Kevin took Austin to Colorado to visit his dad and step-mom this weekend. It has only been about 1 week since we found out that there is a problem and I feel alone. I am busy with Emma and Kadin during the days but the evenings are lonely.
This last week has been full of thinking, but not a lot of talking. I think Kevin and I have been trying to process everything. I am anxious for him to come home so we can make our first major decision for this baby. He needs a name. I think I know what it is, but Kevin and I haven't had much time to discuss it. Naming him has been a difficult task. We normally pick a name that will grow with our child. A name that will be cute as a child and strong when they grow up. Our baby boy won't have that chance of growing up, so we are looking for a name that will preserve his legacy.

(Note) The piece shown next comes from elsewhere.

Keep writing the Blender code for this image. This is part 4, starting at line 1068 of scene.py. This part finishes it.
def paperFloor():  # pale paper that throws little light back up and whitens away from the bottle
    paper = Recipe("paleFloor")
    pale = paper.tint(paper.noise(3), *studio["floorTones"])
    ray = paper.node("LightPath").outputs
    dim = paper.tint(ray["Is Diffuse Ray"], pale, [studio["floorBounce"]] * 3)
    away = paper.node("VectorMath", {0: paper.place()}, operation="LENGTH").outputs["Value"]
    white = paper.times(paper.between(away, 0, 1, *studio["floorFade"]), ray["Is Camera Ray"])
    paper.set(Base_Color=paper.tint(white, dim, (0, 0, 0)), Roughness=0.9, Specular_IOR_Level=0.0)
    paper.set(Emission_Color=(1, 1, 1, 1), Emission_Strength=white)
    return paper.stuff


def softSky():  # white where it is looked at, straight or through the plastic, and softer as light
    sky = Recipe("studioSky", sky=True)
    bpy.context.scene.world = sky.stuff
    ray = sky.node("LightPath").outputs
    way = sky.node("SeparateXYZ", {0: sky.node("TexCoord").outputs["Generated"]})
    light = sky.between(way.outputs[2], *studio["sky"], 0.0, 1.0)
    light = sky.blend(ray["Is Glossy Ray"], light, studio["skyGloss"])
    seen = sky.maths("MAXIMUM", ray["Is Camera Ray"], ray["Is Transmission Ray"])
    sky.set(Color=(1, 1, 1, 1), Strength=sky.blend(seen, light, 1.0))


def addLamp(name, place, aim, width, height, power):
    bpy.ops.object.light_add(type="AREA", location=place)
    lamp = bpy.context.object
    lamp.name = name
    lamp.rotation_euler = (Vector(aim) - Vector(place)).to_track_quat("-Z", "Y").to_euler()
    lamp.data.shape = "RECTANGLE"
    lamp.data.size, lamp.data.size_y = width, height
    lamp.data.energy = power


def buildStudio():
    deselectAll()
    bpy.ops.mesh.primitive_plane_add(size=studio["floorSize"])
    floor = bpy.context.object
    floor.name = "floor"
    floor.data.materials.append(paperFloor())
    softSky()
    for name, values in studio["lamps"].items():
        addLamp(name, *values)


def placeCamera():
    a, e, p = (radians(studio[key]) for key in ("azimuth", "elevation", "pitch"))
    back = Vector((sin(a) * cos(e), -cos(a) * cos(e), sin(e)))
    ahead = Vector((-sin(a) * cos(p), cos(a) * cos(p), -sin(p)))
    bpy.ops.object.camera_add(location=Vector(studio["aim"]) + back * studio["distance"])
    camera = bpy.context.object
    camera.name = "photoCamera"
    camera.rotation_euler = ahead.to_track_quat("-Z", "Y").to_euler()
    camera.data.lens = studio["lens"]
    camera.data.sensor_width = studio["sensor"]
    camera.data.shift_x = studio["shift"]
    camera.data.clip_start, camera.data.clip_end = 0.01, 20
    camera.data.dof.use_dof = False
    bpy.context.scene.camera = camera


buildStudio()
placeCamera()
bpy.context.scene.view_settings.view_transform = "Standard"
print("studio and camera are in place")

Luckily I haven't had to spend the entire weekend alone. My mom and sister, Janelle, went to the zoo and aquarium with us yesterday. Kadin and Emma had a great time. Their favorite part was the sharks in the aquarium. They loved sitting at the glass and watching the huge 11 foot sharks swim close enough that they would be able to touch them if the glass wasn't there.
I have missed my husband and son though. The house seems empty with out them. I know that they are having a wonderful time because Austin hasn't stopped long enough to talk to me on the phone; all I get is a quick "Goodnight Mom, Love you". I love that they are having such a great time. They have had long days full of fun activities and non stop play. But I can't wait until they get home.